Australia rejects carbon trading plans

by Stephen Hurrell. Published Fri 14 Aug 2009 11:16, Last updated: 2009-08-14
The Australian senate rejected the plans

The chances of an agreement on carbon emissions at the crucial Copenhagen meeting in December took a blow yesterday after Australia’s Senate rejected an ambitious carbon trading scheme.

The law was rejected by 42-30 votes and it could lead to the Labour Party calling for an early election if it is rejected again in three months' time.

The proposed law aimed to cut greenhouse gases by 15 percent over the next 10 years and hinged on carbon credits to cap the quantity of polluting gases released into the atmosphere.

The Australian government would monitor companies’ energy use and emissions. It will then issue permits allowing a certain quantity of greenhouse gas emissions per year.

Climate Change Minister Penny Wong said: “This bill may be going down today, but this is not the end.

“It's not smart to pretend this won't leave us isolated from the rest of the world, and it's not smart to undermine our transition to a low-carbon economy.”

Wong concluded: “We will bring these bills back before the end of the year because we on this side understand we have to start the economic transformation we need. We will bring these bills back before the end of the year because, if we do not, this nation goes to Copenhagen with no means to deliver our targets.

“If we do not, the message to Copenhagen would be that Australia is once again going backwards on climate change.”

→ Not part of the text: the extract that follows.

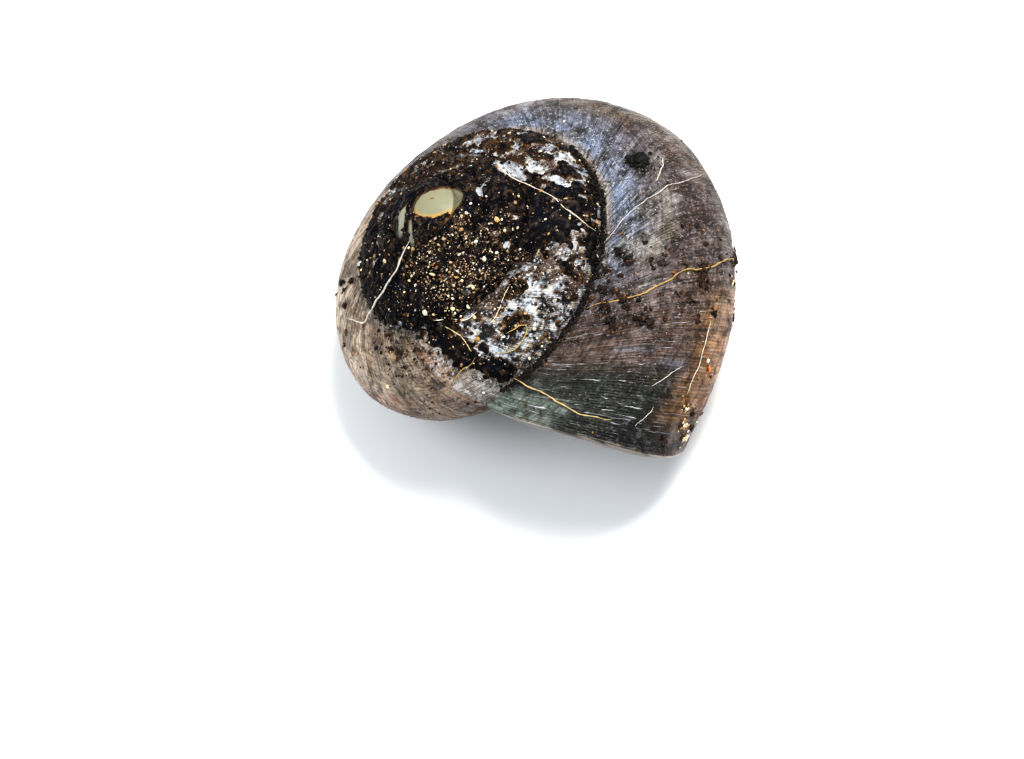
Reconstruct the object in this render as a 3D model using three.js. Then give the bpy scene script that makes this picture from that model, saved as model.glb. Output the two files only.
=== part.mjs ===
// A small land snail shell: right-handed, low and rounded, with a thin lip and a sealed navel.
// Millimetres. The shell is first worked out about its coiling axis, apex up, and then laid down
// as it comes to rest, on the lip and the base with the mouth downwards.
import * as THREE from 'three';
import * as BufferGeometryUtils from 'three/addons/utils/BufferGeometryUtils.js';

// ---- the coil ----
const SUTURE_RADIUS = 4.0; // radius of the suture where the lip meets it
const SUTURE_DEPTH = 3.1; // how far that point lies below the point the spiral grows from
const WHORL_RATIO = 1.607; // each whorl is this many times the one before
const DEPTH_POWER = 1.273; // depth grows faster than radius: the spire domes over
const SPIRE_TURNS = 3.7; // turns of suture between the nucleus and the lip

// ---- the section of a whorl, in parts of its own size ----
const ROOF_OUT = 0.915; // middle of the roof curve, outwards from one suture to the next
const ROOF_DOWN = 0.186; // and downwards
const BASE_DEPTH = 0.347; // depth of the base below the edge of the whorl
const BASE_STEEP = 0.291; // how far the side drops before it turns under
const BASE_FLAT = 0.735; // length of the flat run of the base
const EDGE_TUCK = 0.174; // the side leans in by this much as it drops
const NAVEL_RADIUS = 0.06;

// ---- growth lines: they lean back from the suture to the edge and on to the navel ----
const STEPS_PER_TURN = 58;
const EDGE_LAG_STEPS = 5; // lag of the growth line at the edge of the whorl, in steps
const LAG_AT_SUTURE = 63; // how fast it starts to lean, degrees per unit of the section
const LAG_AT_EDGE = 20; // and how fast it still leans at the edge
const LAG_UNDER = 8; // extra lag gained under the base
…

Australia is the highest per capita carbon emitter in the world and relies on coal power for 80 percent of its energy. The plan was rejected because of the impact on the struggling Australian economy.

Dr Ben McNeil is Senior Research Fellow at the Climate Change Research Centre, University of New South Wales and author of the book The Clean Industrial Revolution. He said: "It's a very sad indictment of the state of Australian politics given three parties can't negotiate to pass such important legislation, which intends to transform the Australian economy to a low-carbon future before the inevitable global transition. Delaying means we miss the global opportunities in new clean low-carbon industry."